Written in the scholarly yet readable style of early‑twentieth‑century academic prose, the book reflects the era’s reverence for primary sources and a desire to reconcile Western historiographical methods with Japanese tradition. Its tone is measured, often explanatory, and it assumes a reader with a serious interest in the cultural and political development of Japan rather than a casual tourist.
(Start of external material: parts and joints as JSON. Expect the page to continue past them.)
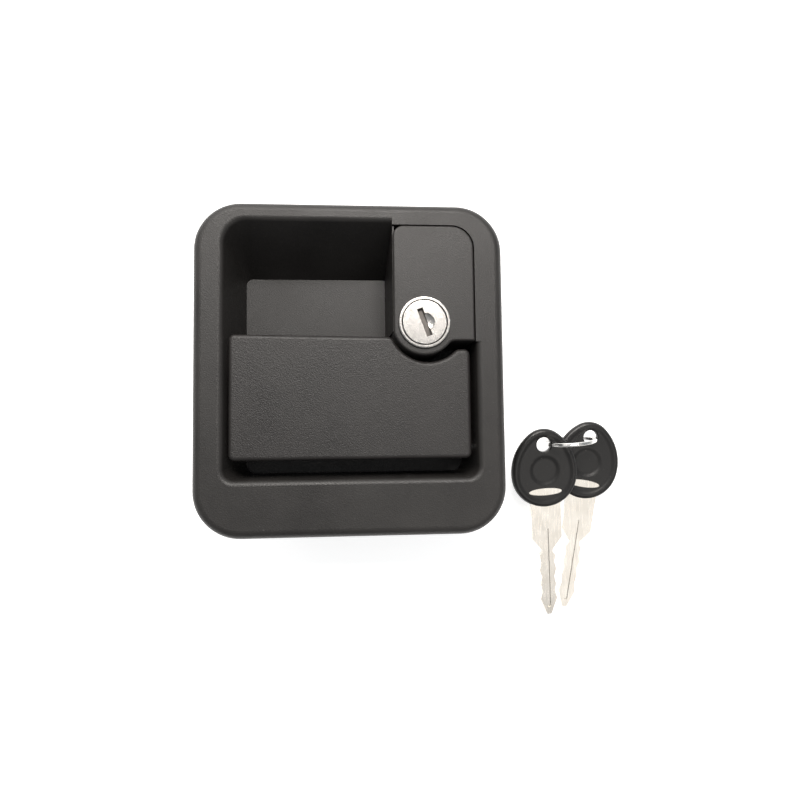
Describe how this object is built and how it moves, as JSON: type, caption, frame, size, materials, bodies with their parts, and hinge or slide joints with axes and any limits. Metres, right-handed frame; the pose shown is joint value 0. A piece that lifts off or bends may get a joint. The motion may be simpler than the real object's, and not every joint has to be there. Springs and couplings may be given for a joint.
{
  "type": "caravan door lock",
  "caption": "Flush caravan door lock with a sprung paddle over a finger pocket, a key barrel, a side latch bolt and keys on a split ring",
  "frame": {"origin": "middle of the four studs in the plane of the gasket's rear face, which lies on the door skin", "axes": "+Z points out of the lock face, away from the door; +Y is up on the door; +X is to the right, the side of the latch bolt and the loose keys"},
  "size_m": [0.168, 0.1595, 0.042],
  "materials": {
    "dark_plastic": "fine moulded grain, warm dark grey",
    "paddle_plastic": "fine moulded grain, warm dark grey",
    "gasket_rubber": "soft black foam rubber",
    "zinc_steel": "bright zinc plate",
    "nickel": "polished nickel plate",
    "brass_wafer": "raw brass",
    "spring_steel": "drawn spring wire",
    "shutter_black": "black dust shutter",
    "key_plastic": "black satin plastic key head",
    "bolt_plastic": "dark filled nylon"
  },
  "bodies": {
    "lock_case": {"bezel": "dark_plastic", "gasket": "gasket_rubber", "mounting_studs": "zinc_steel", "barrel_housing": "dark_plastic", "hinge_pin": "zinc_steel", "hinge_clips": "spring_steel", "lock_barrel": "nickel", "barrel_clip": "spring_steel", "chassis": "zinc_steel", "chassis_screws": "zinc_steel", "guide_rivets": "zinc_steel", "crank_pivot": "zinc_steel", "bolt_keeper": "zinc_steel"},
    "paddle_group": {"paddle": "paddle_plastic", "paddle_spring": "spring_steel"},
    "plug_group": {"lock_plug": "nickel", "wafers": "brass_wafer", "keyway_shutter": "shutter_black", "cam": "zinc_steel"},
    "slide_group": {"transfer_slide": "zinc_steel", "finger_rivets": "zinc_steel"},
    "finger_group": {"clutch_finger": "zinc_steel"},
    "crank_group": {"crank": "zinc_steel"},
    "bolt_group": {"latch_bolt": "bolt_plastic"},
    "ring_group": {"split_ring": "nickel"},
    "key_front": {"key_front_blade": "nickel", "key_front_head": "key_plastic"},
    "key_rear": {"key_rear_blade": "nickel", "key_rear_head": "key_plastic"}
  },
  "joints": [
    {"name": "paddle_hinge", "type": "hinge", "parent": "lock_case", "child": "paddle_group", "pos_m": [0, -0.029, -0.007], "axis": [1, 0, 0], "range_deg": [0, 30], "stiffness_Nm_per_rad": 0.12, "springref_deg": -20.05},
    {"name": "plug_turn", "type": "hinge", "parent": "lock_case", "child": "plug_group", "pos_m": [0.0267, 0.0164, 0], "axis": [0, 0, -1], "range_deg": [0, 90]},
    {"name": "slide_travel", "type": "slide", "parent": "lock_case", "child": "slide_group", "axis": [0, 1, 0], "range_m": [0, 0.0116]},
    {"name": "crank_turn", "type": "hinge", "parent": "lock_case", "child": "crank_group", "pos_m": [0.04, -0.00735, -0.029], "axis": [0, 0, -1], "range_deg": [0, 40]},
    {"name": "bolt_travel", "type": "slide", "parent": "lock_case", "child": "bolt_group", "axis": [-1, 0, 0], "range_m": [0, 0.0106]},
    {"name": "finger_shift", "type": "slide", "parent": "slide_group", "child": "finger_group", "axis": [-1, 0, 0], "range_m": [0, 0.0093]},
    {"name": "keys_lift", "type": "slide", "parent": "lock_case", "child": "ring_group", "axis": [0, 0, 1], "range_m": [0, 0.04]},
    {"name": "key_front_swing", "type": "hinge", "parent": "ring_group", "child": "key_front", "pos_m": [0.0782, -0.0286, -0.0226], "axis": [-0.0091, 0.1579, -0.9874], "range_deg": [0, 15]},
    {"name": "key_rear_swing", "type": "hinge", "parent": "ring_group", "child": "key_rear", "pos_m": [0.1, -0.0259, -0.0282], "axis": [-0.0127, -0.0787, 0.9968], "range_deg": [0, 25]}
  ],
  "couplings": [
    {"joint": "slide_travel", "follows": "paddle_hinge", "m_per_rad": 0.022},
    {"joint": "crank_turn", "follows": "paddle_hinge", "ratio": 1.327},
    {"joint": "bolt_travel", "follows": "paddle_hinge", "m_per_rad": 0.02005},
    {"joint": "finger_shift", "follows": "plug_turn", "m_per_rad": 0.00586}
  ]
}
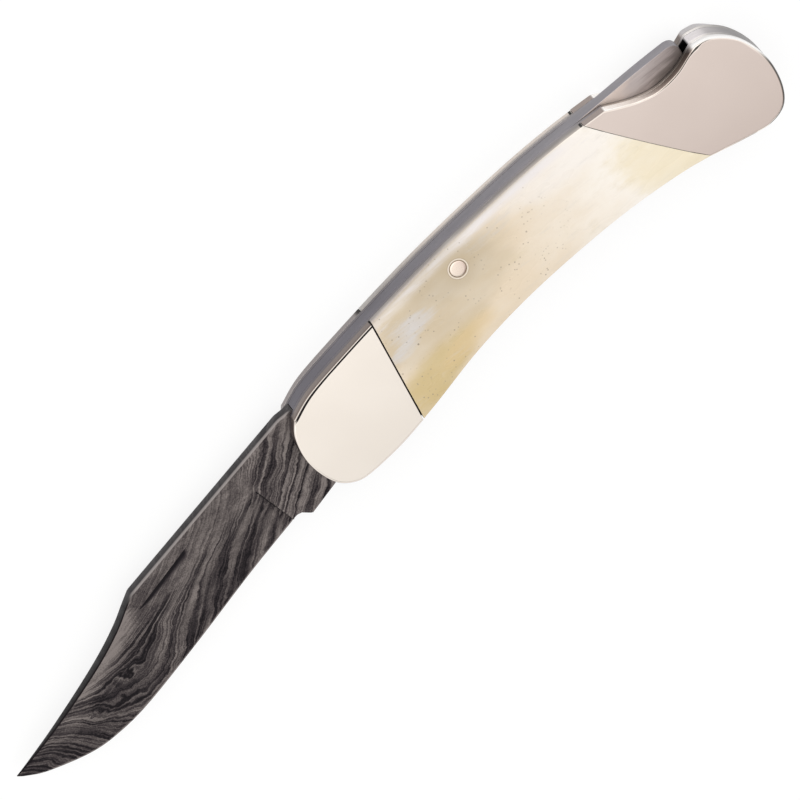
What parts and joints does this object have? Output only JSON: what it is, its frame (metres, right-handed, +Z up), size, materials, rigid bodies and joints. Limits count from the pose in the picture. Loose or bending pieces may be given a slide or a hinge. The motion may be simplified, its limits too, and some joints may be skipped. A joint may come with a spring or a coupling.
{
  "type": "folding pocket knife",
  "caption": "Folding pocket knife with a clip-point etched steel blade, a rocking lock bar along the spine, smooth bone scales and polished bolsters.",
  "frame": {"origin": "on the blade's pivot axis, at the outer flat face of the pile side's front bolster, on which the knife lies", "axes": "+Z up through the handle's thickness towards the nail-nick side, +X from the pivot along the handle to the butt, +Y towards the spine; the open blade points along -X with its edge towards -Y"},
  "size_m": [0.1721, 0.0354, 0.0088],
  "materials": {
    "nickel_silver": "mirror polished nickel silver",
    "bone": "polished smooth bone, cream with tan patches",
    "etched_steel": "acid-etched pattern-welded steel, matt",
    "bar_steel": "satin, brushed lengthwise",
    "spring_steel": "blued spring steel",
    "liner_metal": "satin edges"
  },
  "bodies": {
    "handle": {"mark_liner": "liner_metal", "pile_liner": "liner_metal", "mark_front_bolster": "nickel_silver", "pile_front_bolster": "nickel_silver", "mark_rear_bolster": "nickel_silver", "pile_rear_bolster": "nickel_silver", "mark_scale": "bone", "pile_scale": "bone", "mark_front_upper_rivet": "nickel_silver", "mark_front_lower_rivet": "nickel_silver", "mark_rear_rivet": "nickel_silver", "pile_front_upper_rivet": "nickel_silver", "pile_front_lower_rivet": "nickel_silver", "pile_rear_rivet": "nickel_silver", "rear_spacer": "bar_steel", "lock_spring": "spring_steel", "pivot_pin": "nickel_silver", "upper_butt_pin": "nickel_silver", "lower_butt_pin": "nickel_silver", "rocker_pin": "nickel_silver"},
    "blade": {"blade": "etched_steel"},
    "lock_bar": {"lock_bar": "bar_steel"}
  },
  "joints": [
    {"name": "blade_pivot", "type": "hinge", "parent": "handle", "child": "blade", "pos_m": [0, 0, 0.0044], "axis": [0, 0, 1], "range_deg": [0, 170]},
    {"name": "lock_bar_rock", "type": "hinge", "parent": "handle", "child": "lock_bar", "pos_m": [0.031, 0.0098, 0.0044], "axis": [0, 0, 1], "range_deg": [-4, 0], "stiffness_Nm_per_rad": 4, "springref_deg": 5.73, "deforming": ["lock_spring"]}
  ]
}
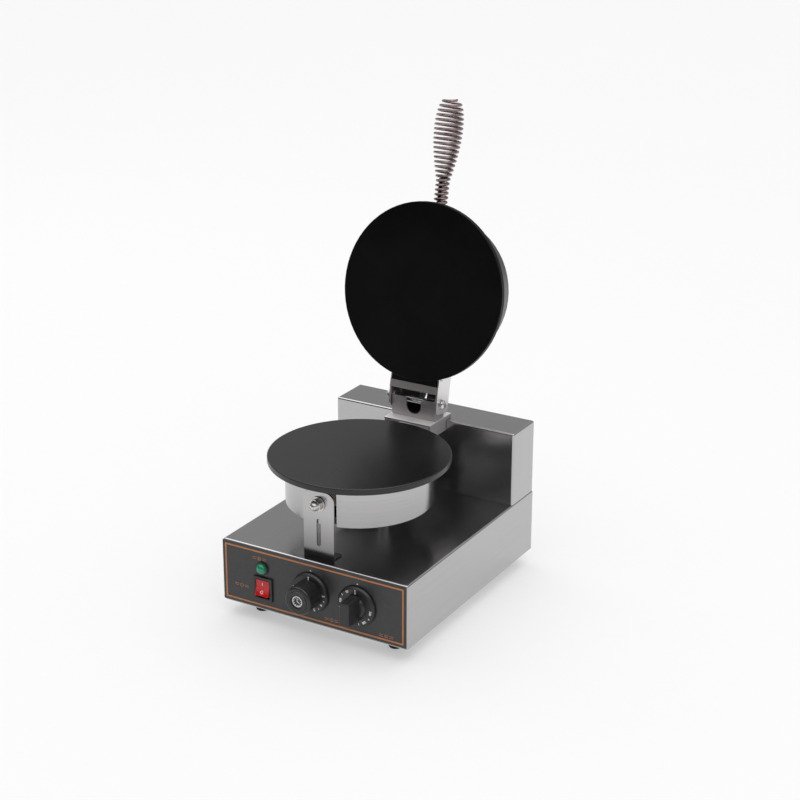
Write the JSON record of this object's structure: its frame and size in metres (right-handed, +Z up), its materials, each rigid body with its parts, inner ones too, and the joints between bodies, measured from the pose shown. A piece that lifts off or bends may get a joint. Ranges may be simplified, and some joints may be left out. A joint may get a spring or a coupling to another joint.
{
  "type": "waffle cone maker",
  "caption": "Electric waffle cone maker: folded steel base with timer, thermostat and switch, and two round baking plates on a rear hinge with a wound wire handle.",
  "frame": {"origin": "on the surface the feet stand on, under the middle of the machine's box with the lid open", "axes": "+Z up, +Y from the control panel towards the rear, +X to the right of someone facing the control panel"},
  "size_m": [0.244, 0.3506, 0.5588],
  "materials": {
    "brushed_steel": "brushed stainless sheet",
    "plate_coating": "black non-stick coated cast plate",
    "panel_black": "satin black printed panel film on a thin plate",
    "bright_steel": "bright plated steel",
    "rubber": "black rubber",
    "black_plastic": "black moulded phenolic, satin",
    "red_plastic": "glossy translucent red",
    "green_lens": "glossy green lens",
    "mineral_wool": "mineral wool board",
    "galvanised": "dull plated steel",
    "ceramic": "off-white ceramic",
    "copper": "drawn copper"
  },
  "bodies": {
    "base": {"base_casing": "brushed_steel", "bottom_plate": "galvanised", "rear_panel": "brushed_steel", "rear_box": "brushed_steel", "control_panel": "panel_black", "foot_front_left": "rubber", "foot_front_right": "rubber", "foot_rear_left": "rubber", "foot_rear_right": "rubber", "lower_plate": "plate_coating", "lower_ring": "brushed_steel", "lower_heating_element": "galvanised", "lower_insulation": "mineral_wool", "lower_heat_pan": "galvanised", "front_bracket": "brushed_steel", "front_bracket_stud": "galvanised", "front_bracket_washer": "bright_steel", "front_bracket_cap_nut": "bright_steel", "rear_bracket": "brushed_steel", "rear_bracket_stud": "galvanised", "rear_bracket_washer": "bright_steel", "rear_bracket_cap_nut": "bright_steel", "hinge_shelf": "brushed_steel", "shelf_screw_left": "bright_steel", "shelf_screw_right": "bright_steel", "hinge_base_bracket": "brushed_steel", "hinge_pin": "bright_steel", "hinge_nut": "bright_steel", "hinge_washer_left": "bright_steel", "hinge_washer_right": "bright_steel", "lower_conduit": "galvanised", "rear_conduit": "galvanised", "timer_body": "galvanised", "thermostat_body": "ceramic", "thermostat_capillary": "copper", "lamp_lens": "green_lens", "lamp_body": "black_plastic", "switch_housing": "black_plastic", "terminal_block": "ceramic", "cable_inlet": "black_plastic"},
    "lid": {"upper_plate": "plate_coating", "upper_cover": "brushed_steel", "upper_heating_element": "galvanised", "upper_insulation": "mineral_wool", "lid_bracket": "brushed_steel", "lid_bracket_screw_left": "bright_steel", "lid_bracket_screw_right": "bright_steel", "handle_stud": "bright_steel", "handle_nut_inside": "bright_steel", "handle_nut_outside": "bright_steel", "handle_coil": "bright_steel", "upper_conduit": "galvanised", "upper_conduit_gland": "black_plastic"},
    "timer_dial": {"timer_knob": "black_plastic", "timer_shaft": "bright_steel"},
    "thermostat_dial": {"thermostat_knob": "black_plastic", "thermostat_shaft": "bright_steel"},
    "rocker": {"switch_rocker": "red_plastic"}
  },
  "joints": [
    {"name": "lid_hinge", "type": "hinge", "parent": "base", "child": "lid", "pos_m": [0, 0.086, 0.2115], "axis": [1, 0, 0], "range_deg": [0, 101.9]},
    {"name": "timer_turn", "type": "hinge", "parent": "base", "child": "timer_dial", "pos_m": [-0.002, -0.145, 0.0575], "axis": [0, -1, 0], "range_deg": [0, 300]},
    {"name": "thermostat_turn", "type": "hinge", "parent": "base", "child": "thermostat_dial", "pos_m": [0.059, -0.145, 0.0565], "axis": [0, -1, 0], "range_deg": [0, 300]},
    {"name": "rocker_tilt", "type": "hinge", "parent": "base", "child": "rocker", "pos_m": [-0.066, -0.141, 0.0455], "axis": [1, 0, 0], "range_deg": [0, 20]}
  ]
}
Students of Asian history, comparative civilization, or anyone seeking a detailed, source‑based overview of Japan’s evolution up to the modern age will find it rewarding, while those preferring narrative fiction or highly condensed introductions may look elsewhere.

Opening lines

It is trite to remark that if you wish to know really any people, it is necessary to have a thorough knowledge of their history, including their mythology, legends and folk-lore: customs, habits and traits of character, which to a superficial observer of a different nationality or race may seem odd and strange, sometimes even utterly subversive of ordinary ideas of morality, but which can be explained and will appear quite reasonable when they are traced back to their origin. The sudden rise of the Japanese nation from an insignificant position to a foremost rank in the comity of nations has startled the world. Except in the case of very few who had studied us intimately, we were a people but little raised above barbarism trying to imitate Western civilisation without any capacity for really assimilating or adapting it.